* _Set problem_
The lines to print start at the one containing "Write the OpenSCAD" and end at the one containing "of the slot."; print them exactly, ends included, and only them.

==== Excerpted data

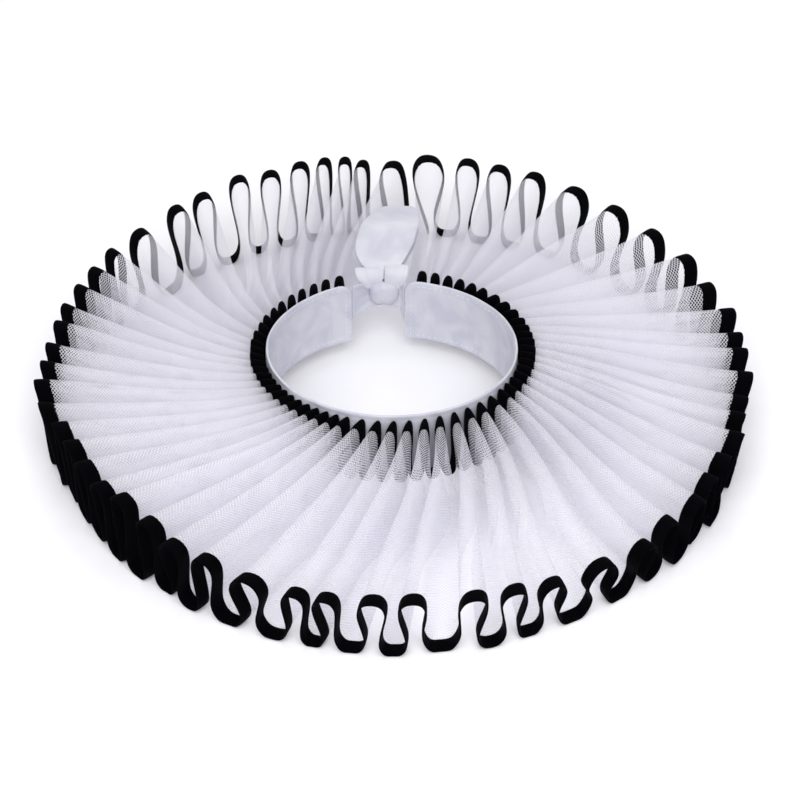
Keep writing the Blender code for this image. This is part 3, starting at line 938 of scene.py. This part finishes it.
# The knot: the ribbon wraps over and round it, so its folds run up and over, leaning a little.
knotFolds = {
    "sides": 40,
    "rings": 28,
    "square": 0.18,         # how far its four corners stand out
    "size": 0.97,
    "depth": 0.045,
    "waves": 7.0,
    "lean": 1.1,
    "shift": 0.4,
    "uneven": 0.03,
    "unevenWaves": 2.1,
}


def makeKnot():
    knot = bmesh.new()
    sides, rings = knotFolds["sides"], knotFolds["rings"]
    bmesh.ops.create_uvsphere(knot, u_segments=sides, v_segments=rings, radius=1.0)
    middle = Vector(bow["knotMiddle"])
    half = Vector(bow["knotHalf"])
    cloth = knot.loops.layers.uv.new("cloth")
    for face in knot.faces:
        for loop in face.loops:
            at = loop.vert.co
            loop[cloth].uv = (math.atan2(at.y, at.z) * half.z, at.x * half.x)
    for vert in knot.verts:
        x, y, z = vert.co
        square = 1.0 + knotFolds["square"] * abs(x * z)
        wrap = knotFolds["lean"] * math.atan2(y, z)
        wave = math.cos(knotFolds["waves"] * x + wrap + knotFolds["shift"])
        folds = knotFolds["depth"] * wave * (1.0 - x * x)
        spot = Vector([place * knotFolds["unevenWaves"] for place in (x, y, z)])
        folds += knotFolds["uneven"] * noise.noise(spot)
        size = square * (knotFolds["size"] + folds)
        vert.co = middle + Vector((x * half.x * square, y * half.y * size, z * half.z * size))
    bmesh.ops.recalc_face_normals(knot, faces=knot.faces)
    return finishPiece("tieKnot", knot, satinCloth)


loop, loopLength, loopWidth = makeBowPiece("bowLoop", "loop", "both")
tail, tailLength, tailWidth = makeBowPiece("bowTail", "tail", "first")
foldLeft, foldLeftLength, foldLeftWidth = makeBowPiece("bowFoldLeft", "foldLeft", "first")
foldRight, foldRightLength, foldRightWidth = makeBowPiece("bowFoldRight", "foldRight", "first")
tieLeft, tieLeftLength, tieLeftWidth = makeTie("tieLeft", neckband["end"], 1.0)
tieRight, tieRightLength, tieRightWidth = makeTie("tieRight", neckband["start"], -1.0)
knot = makeKnot()
print("bow made")


# Each piece, its slot and the solids that it stands for. All of them ride on the one body.
standsFor = (
    (net, "net", ("ruffle_net",)),
    (rimRibbon, "velvet", ("rim_ribbon",)),
    (neckRibbon, "velvet", ("neck_ribbon",)),
    (band, "satin", ("neckband",)),
    (bandStitches, "satin", ()),
    (loop, "satin", ("bow_loop",)),
    (tail, "satin", ("bow_tail",)),
    (foldLeft, "satin", ("bow_fold_left",)),
    (foldRight, "satin", ("bow_fold_right",)),
    (tieLeft, "satin", ("tie_left",)),
    (tieRight, "satin", ("tie_right",)),
    (knot, "satin", ("tie_knot",)),
)
for piece, slotName, nodes in standsFor:
    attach(piece, "root")
    if nodes:
        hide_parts(*nodes)


# The set: a plain white floor, soft light all round, a box above the front, one over the floor behind.
studio = {
    "floorSize": 3.0,
    "floorDrop": 0.0001,
    "floor": "#FAFAFC",
    "floorShade": "#F8F8FA",
    "floorGrain": 0.025,
    "air": "#FCFBFF",
    "airStrength": 0.69,
    "lights": (
        # name, place, aims at, size, watts
        ("frontBox", (0.0, -0.70, 0.74), (0.0, -0.12, 0.02), 0.8, 7.3),
        ("backBox", (0.0, 1.50, 1.30), (0.0, 0.80, 0.0), 1.4, 8.8),
    ),
    "cameraDistance": 1.000,
    "cameraElevation": 38.5,
    "cameraTarget": (0.00205, -0.0122, 0.0200),
    "lens": 92.8,
    "sensor": 36.0,
    "netLayers": 10,        # that light passes before it counts as blocked
    "throughBounces": 6,    # through threads, past which nothing shows
}


# Matt white paper with a very faint grain.
def floorMaterial():
    material, tree, shader = startMaterial("mattWhitePaper", {"Specular IOR Level": 0.2})
    spot = addNode(tree, "ShaderNodeTexCoord").outputs["Object"]
    grain = addNode(tree, "ShaderNodeTexNoise", {
        "Scale": 1.0 / studio["floorGrain"], "Detail": 3.0,
    }, {"Vector": spot})
    tree.links.new(mixColours(tree, grain.outputs["Fac"], studio["floor"], studio["floorShade"]),
                   shader.inputs["Base Color"])
    rough = addNode(tree, "ShaderNodeMapRange", {
        "To Min": 0.85, "To Max": 0.95,
    }, {"Value": grain.outputs["Fac"]})
    tree.links.new(rough.outputs["Result"], shader.inputs["Roughness"])
    return material


def aimAt(thing, target):
    thing.rotation_mode = "QUATERNION"
    thing.rotation_quaternion = (Vector(target) - thing.location).to_track_quat("-Z", "Y")


def buildStudio():
    floor = bmesh.new()
    bmesh.ops.create_grid(floor, x_segments=1, y_segments=1, size=studio["floorSize"])
    stage = finishPiece("floor", floor, floorMaterial())
    stage.location.z = -studio["floorDrop"]
    world = bpy.data.worlds.new("softAir")
    world.use_nodes = True
    background = world.node_tree.nodes["Background"]
    background.inputs["Color"].default_value = linearColour(studio["air"])
    background.inputs["Strength"].default_value = studio["airStrength"]
    bpy.context.scene.world = world
    for name, place, target, size, watts in studio["lights"]:
        lamp = bpy.data.lights.new(name, "AREA")
        lamp.shape = "DISK"
        lamp.size = size
        lamp.energy = watts
        holder = bpy.data.objects.new(name, lamp)
        bpy.context.scene.collection.objects.link(holder)
        holder.location = place
        aimAt(holder, target)
    lens = bpy.data.cameras.new("camera")
    lens.lens = studio["lens"]
    lens.sensor_width = studio["sensor"]
    camera = bpy.data.objects.new("camera", lens)
    bpy.context.scene.collection.objects.link(camera)
    tilt = math.radians(studio["cameraElevation"])
    target = Vector(studio["cameraTarget"])
    wayBack = Vector((0.0, -math.cos(tilt), math.sin(tilt)))
    camera.location = target + wayBack * studio["cameraDistance"]
    aimAt(camera, target)
    scene = bpy.context.scene
    scene.camera = camera
    scene.view_settings.view_transform = "Standard"
    scene.cycles.transparent_max_bounces = studio["netLayers"]
    scene.cycles.transmission_bounces = studio["throughBounces"]


buildStudio()
print("studio set")
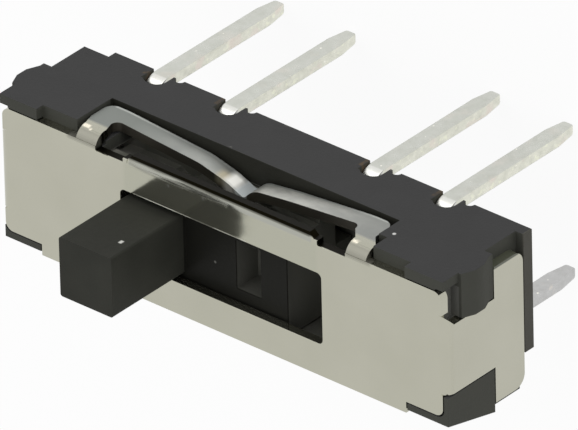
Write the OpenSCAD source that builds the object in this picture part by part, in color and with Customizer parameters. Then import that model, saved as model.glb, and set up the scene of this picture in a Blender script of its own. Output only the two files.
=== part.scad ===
// Subminiature slide switch: three positions, two poles, eight through-board terminals.
// X runs along the slot, Y runs across the terminal rows and Z points out through the knob.
// The origin is the middle of the seating face, and the terminal legs reach down from it.
// The knob is drawn in its first position, at the -X end of the slot.

/* [Body] */
// Length of the housing over its end posts
body_l = 12.4; // [12:0.1:15]
// Width of the housing across both terminal rows
body_w = 3.9; // [3.6:0.1:4.8]
// Height from the seating face to the front of the cover
body_h = 2.8; // [2.8:0.1:3.4]
// Thickness of the end walls of the slider's chamber
end_wall = 0.35; // [0.25:0.05:0.4]
// Thickness of the side walls of the slider's chamber
side_wall = 0.65; // [0.5:0.05:0.7]
// Thickness of the floor that carries the contact pads
floor_t = 0.4; // [0.35:0.05:0.5]
// Height of the foot that sticks out below each end flap
foot_h = 0.28; // [0.2:0.02:0.4]
// Length of the relieved corner of the base
corner_relief_l = 0.9; // [0.6:0.1:1.1]
// Distance from the middle line to the relieved corner
corner_relief_y = 0.95; // [0.8:0.05:1.2]
// Height of the relieved corner above the seating face
corner_relief_h = 0.22; // [0.1:0.02:0.26]
// Height at which the lower side face starts to lean inwards
lean_start_z = 1.2; // [1:0.1:1.5]
// Inward lean of the lower side face, for each millimetre of height
lean_slope = 0.24; // [0.1:0.02:0.3]
// Length of the corner posts along the front
post_l = 1.15; // [0.8:0.05:1.4]
// Width of the ear at the outer corner of each upper post
ear_w = 0.23; // [0.15:0.01:0.28]
// Distance from the end of the body to the ears
ear_inset = 0.08; // [0:0.01:0.1]
// Distance from the end of the body to the pocket beside each ear
pocket_inset = 0.3; // [0.2:0.01:0.4]
// Depth of that pocket below the front of the cover
pocket_d = 0.5; // [0.2:0.05:0.6]
// Distance from the end of the body to the lower post at the -X end
low_post_inset = 0.12; // [0:0.01:0.15]
// How far the lug on each upper post stands out past the end of the body
lug_out = 0.13; // [0.05:0.01:0.2]
// Distance from the end flap's wing up to the lug
lug_gap = 0.15; // [0.05:0.01:0.25]
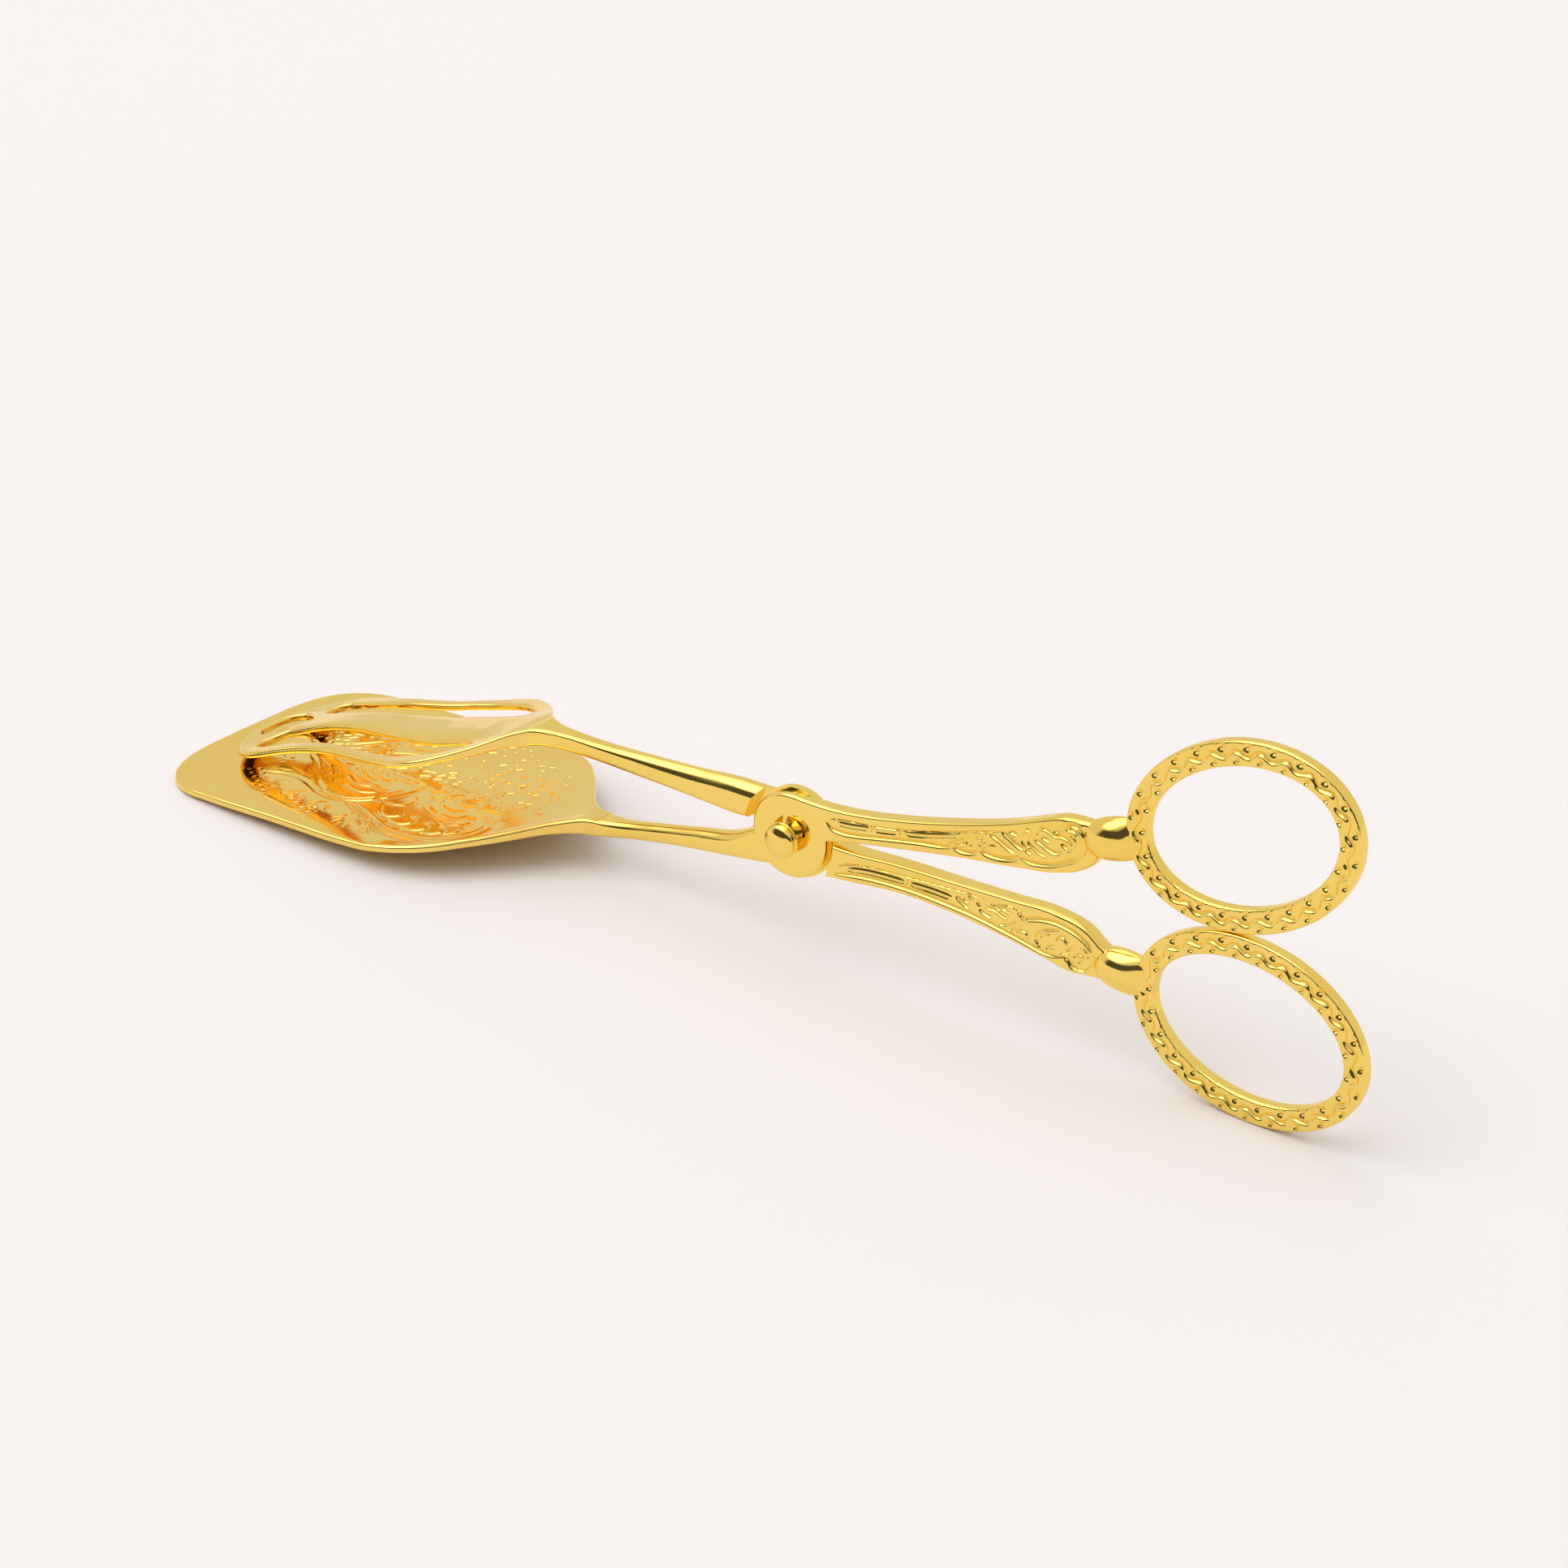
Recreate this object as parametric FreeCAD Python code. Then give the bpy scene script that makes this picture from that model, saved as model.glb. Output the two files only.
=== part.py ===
import FreeCAD, Part
import math
import os

# Scissor-action serving tongs, cast and gold plated.
# Units are millimetres.  +Z is up, +X points to the finger rings, +Y runs along the pivot axis.
# The origin is on the ground, under the middle of the closed tongs as they lie on a table.

V = FreeCAD.Vector

# The layout point that every x and z below is measured from, near the pivot.
LAYOUT_X = 8.3
LAYOUT_Z = 17.75

# Pivot axis, from the layout point.
PIVOT = (0.7, 0.9)

# Lap joint at the pivot.
FRONT_HUB_RADIUS = 6.75
REAR_HUB_RADIUS = 7.2
HUB_THICKNESS = 3.6
LAP_CLEARANCE = 1.0
LAP_GAP = 0.06

# Pivot rivet and its flanged washer.  The recess is wider than the washer and sits off centre.
SHANK_RADIUS = 1.4
SHANK_FIT = 0.05
HEAD_RADIUS = 2.6
HEAD_RIM = 0.75
HEAD_DOME = 0.75
WASHER_RADIUS = 2.8
WASHER_NECK_RADIUS = 1.7
WASHER_FLANGE = 0.45
WASHER_STANDOFF = 1.3
RECESS_RADIUS = 2.75
RECESS_SHIFT = (0.05, 0.75)
RECESS_DEPTH = 0.9
TAIL_RADIUS = 2.4
TAIL_HEIGHT = 0.75

# Finger rings: the long axis is turned outward from the handle line.
RING_OUTER = (18.4, 13.88)
RING_INNER = (15.0, 10.2)
RING_THICKNESS = 2.0
RING_EDGE = 0.4
RING_TURN = 5.1
RING_DISTANCE = 78.6
UPPER_HANDLE_ANGLE = 18.27
LOWER_HANDLE_ANGLE = -2.75

# Ball between handle and ring: half sizes along the handle, across it, and in depth.
BALL = (3.9, 3.35, 2.5)
UPPER_BALL = (54.35, 17.6)
LOWER_BALL = (57.75, -1.85)

# Sheet thickness of the two jaws and the small space left between their tips.
SHEET = 1.2
JAW_OFFSET_Y = 0.7

# The blade's underside is slightly hollow across its front, so it stands on its two front corners.
UNDERSIDE_RADIUS = 1300.0
UNDERSIDE_HOLLOW = 0.2

# Brazed joints between the jaws and the cast levers.
BLADE_SEAM_X = -36.0
JAW_SEAM_X = -48.8

# Bars of the levers: x, centre z, height and depth of the section.
UPPER_HANDLE = [
    (1.0, 3.9, 7.5, HUB_THICKNESS),
    (8.0, 4.95, 5.3, HUB_THICKNESS),
    (12.0, 5.6, 4.6, 3.4),
    (20.0, 7.2, 4.5, 3.0),
    (30.0, 9.62, 5.3, 2.8),
    (40.0, 12.2, 7.0, 2.7),
    (45.0, 13.7, 8.0, 2.7),
    (48.5, 14.9, 7.7, 2.6),
    (51.0, 16.1, 5.5, 2.6),
    (54.0, 17.3, 4.4, 2.4),
]
LOWER_HANDLE = [
    (3.0, -0.6, 7.0, HUB_THICKNESS),
    (8.0, -0.8, 5.4, HUB_THICKNESS),
    (12.0, -0.6, 4.9, 3.4),
    (20.0, 0.2, 4.6, 3.0),
    (30.0, 0.4, 5.1, 2.8),
    (40.0, 0.2, 6.6, 2.7),
    (46.5, -0.1, 8.0, 2.7),
    (51.2, -0.85, 7.9, 2.6),
    (54.2, -1.5, 5.6, 2.6),
    (57.0, -1.9, 4.4, 2.4),
]
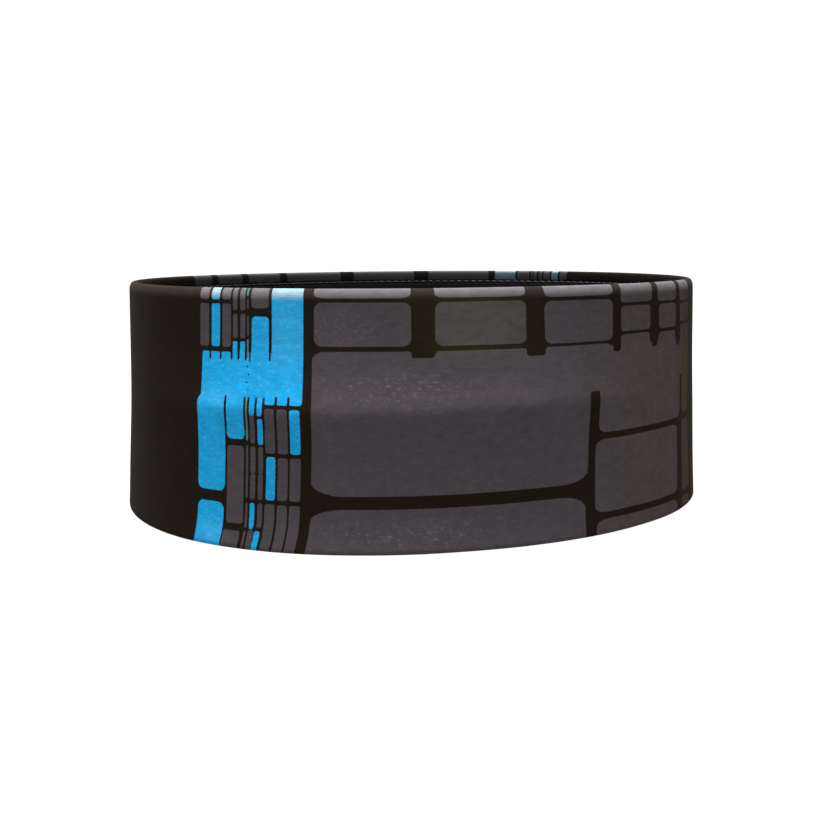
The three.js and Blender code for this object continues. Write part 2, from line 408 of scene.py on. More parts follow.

========

* _Worked answer_
Write the OpenSCAD source that builds the object in this picture part by part, in color and with Customizer parameters. Then import that model, saved as model.glb, and set up the scene of this picture in a Blender script of its own. Output only the two files.
=== part.scad ===
// Subminiature slide switch: three positions, two poles, eight through-board terminals.
// X runs along the slot, Y runs across the terminal rows and Z points out through the knob.
// The origin is the middle of the seating face, and the terminal legs reach down from it.
// The knob is drawn in its first position, at the -X end of the slot.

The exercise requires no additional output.